“In May 1914, much against the advice of my parents, I took up the post of governess to the Robelev family of No 7 Gagarinsky Lane, Moscow”
THERE is an endearing description on page two of this provocative, colourful entertaining, even visionary novel.
“Miss Clegg was born and bred in Truro, a solid leathery woman as dependably stuffed with good Chapel values as a pasty is with potato…” Part of the charm here are the people…
I picked up my copy at the RA exhibition of Soviet futurism which might be a cute place to read this, surrounded by powerful propaganda for a new utopia. There is an essay at the back, entitled Alchemy of Art, which you could equally mug up on before.
Gerty is an English governess to an old family as revolution sweeps the streets of Moscow. When the family leaves, a new idealistic commune forms around her and two older ladies who have decided to stay in the house. The scientist Slavkin is trying to build a madcap contraption that will communize people in 20 minutes. Gerty’s hopes of love are met with a response that sex is now too bourgeois.
“We the comrades declare war on the private – from now on there shall be no I, only we.” They move into shared rooms and shared baths.

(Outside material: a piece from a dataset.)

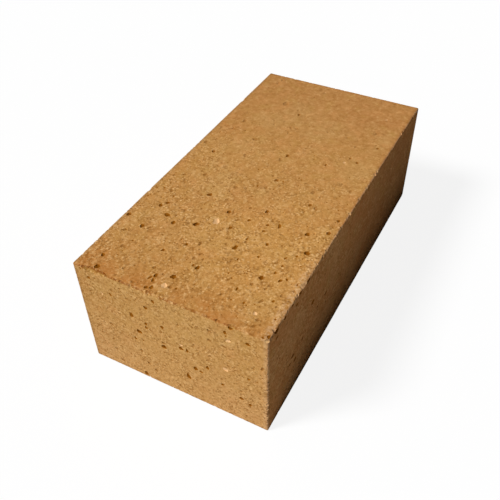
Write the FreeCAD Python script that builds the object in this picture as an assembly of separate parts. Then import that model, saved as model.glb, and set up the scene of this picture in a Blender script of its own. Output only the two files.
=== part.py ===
import FreeCAD, Part

import os

# A straight refractory firebrick: fireclay and crushed grog, pressed and fired as one piece.
# Millimetres. It lies on its lower bed. X runs along its length, Y across its width and Z up,
# and the origin is the middle of the lower bed. Its ends are the headers and its long sides the
# stretchers.

# The nine inch straight, three inches thick
LENGTH = 230.0
WIDTH = 114.0
THICKNESS = 76.0

# The mould gives sharp arrises, which firing and handling wear to a small round
ARRIS_RADIUS = 0.9

# The arrises that have lost flakes. Each is given by its two corners, as their sides of the brick
# along X, Y and Z. A flake is given by how far its middle lies from the first corner, or from the
# second one where that is negative, then by how long and how deep it is on the sharp arris.
CHIPPED_ARRISES = (
    # Near header, upper arris, from the back stretcher to the front one
    ((-1, 1, 1), (-1, -1, 1), (
        (14.5, 21.0, 1.7),
        (37.0, 5.0, 0.8),
        (46.5, 7.5, 1.1),
        (59.0, 11.0, 1.0),
        (-20.0, 6.5, 1.1),
    )),
    # Front stretcher, upper arris, from the near header to the far one
    ((-1, -1, 1), (1, -1, 1), (
        (7.5, 5.5, 1.1),
        (32.0, 5.0, 0.9),
        (41.0, 10.0, 1.1),
        (63.0, 6.0, 0.8),
        (117.0, 5.5, 0.9),
    )),
    # Back stretcher, upper arris, from the near header to the far one
    ((-1, 1, 1), (1, 1, 1), (
        (70.0, 6.0, 0.8),
        (-44.0, 8.0, 1.0),
    )),
    # Far header, upper arris, from the back stretcher to the front one
    ((1, 1, 1), (1, -1, 1), (
        (34.0, 7.0, 1.0),
    )),
    # Back stretcher, lower arris, from the near header to the far one
    ((-1, 1, -1), (1, 1, -1), (
        (-86.0, 9.0, 1.2),
    )),
    # The upright arris between the near header and the front stretcher, from its top
    ((-1, -1, 1), (-1, -1, -1), (
        (24.0, 5.5, 0.8),
    )),
    # The upright arris between the far header and the back stretcher, from its top
    ((1, 1, 1), (1, 1, -1), (
        (29.0, 6.5, 1.0),
    )),
)

# The corners that are knocked off: their sides of the brick, then how wide and how deep
KNOCKED_CORNERS = (
    ((-1, -1, 1), (7.0, 1.3)),
    ((1, -1, -1), (8.0, 1.4)),
)


def corner(sides):
    """A sharp corner of the brick, from its sides along X, Y and Z."""
    along, across, up = sides
    return FreeCAD.Vector(along * LENGTH / 2, across * WIDTH / 2, (1 + up) * THICKNESS / 2)


def dish(middle, outward, long, deep):
    """The ball that leaves a dished hollow, so long and so deep, where a sharp edge was."""
    radius = ((long / 2) ** 2 + deep ** 2) / (2 * deep)
    return Part.makeSphere(radius, middle + outward.normalize() * (radius - deep))


def arris_dishes(first, second, flakes):
    """The balls for the flakes of one arris, all facing outward half way between its two faces."""
    start = corner(first)
    run = corner(second) - start
    balls = []
    for distance, long, deep in flakes:
        from_start = distance if distance > 0 else run.Length + distance
        outward = FreeCAD.Vector(first) + FreeCAD.Vector(second)
        balls.append(dish(start + run * (from_start / run.Length), outward, long, deep))
    return balls


def firebrick():
    """The pressed block, its arrises eased, then its flakes and corners knocked off."""
    block = Part.makeBox(LENGTH, WIDTH, THICKNESS, corner((-1, -1, -1)))
    eased = block.makeFillet(ARRIS_RADIUS, block.Edges)
    hollows = []
    for first, second, flakes in CHIPPED_ARRISES:
        hollows += arris_dishes(first, second, flakes)
    for sides, (wide, deep) in KNOCKED_CORNERS:
        hollows.append(dish(corner(sides), FreeCAD.Vector(sides), wide, deep))
    return eased.cut(hollows)


os.makedirs("parts", exist_ok=True)
firebrick().exportStep("parts/firebrick.step")
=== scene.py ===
import math
import random

import bmesh
import bpy
from mathutils import Matrix, Vector, noise


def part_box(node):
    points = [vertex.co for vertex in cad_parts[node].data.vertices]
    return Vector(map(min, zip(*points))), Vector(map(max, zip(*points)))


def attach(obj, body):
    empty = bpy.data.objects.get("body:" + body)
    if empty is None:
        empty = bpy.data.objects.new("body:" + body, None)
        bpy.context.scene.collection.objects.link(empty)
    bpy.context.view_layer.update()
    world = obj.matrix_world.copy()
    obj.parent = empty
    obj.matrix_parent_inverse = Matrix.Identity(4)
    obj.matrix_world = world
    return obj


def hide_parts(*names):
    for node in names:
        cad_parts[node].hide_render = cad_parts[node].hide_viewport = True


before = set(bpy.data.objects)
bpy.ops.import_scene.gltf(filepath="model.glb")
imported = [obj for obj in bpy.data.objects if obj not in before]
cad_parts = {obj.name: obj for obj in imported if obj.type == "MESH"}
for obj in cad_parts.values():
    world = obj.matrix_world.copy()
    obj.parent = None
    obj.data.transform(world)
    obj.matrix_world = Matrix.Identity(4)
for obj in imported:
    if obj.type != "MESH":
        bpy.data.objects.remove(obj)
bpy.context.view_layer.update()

# Viewpoint. The photograph looks down on the brick's near corner from the front left, 43 cm away,
# through a normal lens that is held one degree off level.
VIEW_PLACE = Vector((-0.2791, -0.1381, 0.3034))
VIEW_TURN = math.radians(-61.3)
VIEW_TILT = math.radians(42.93)
VIEW_ROLL = math.radians(-1.14)
VIEW_LENS = 45.73
VIEW_NEAREST = 0.01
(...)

It is enough to put you off being young and idealist although the picture Hobson paints is not too different to squats and hippy communes of the ‘60 and ‘70s with the overbearing difference that they do not have any money. There is a sub text, almost an exchange of visions, a swapping of zeal for pragmatic survival, burning down the wooden windows to make a fire in the old mansion, so hungry they drink carrot tea. As Gerty’s husband tells her later: “Truth is the surgeon. It sets the bones. Otherwise time will heal them crooked”. You know the story, but probably not from this perspective.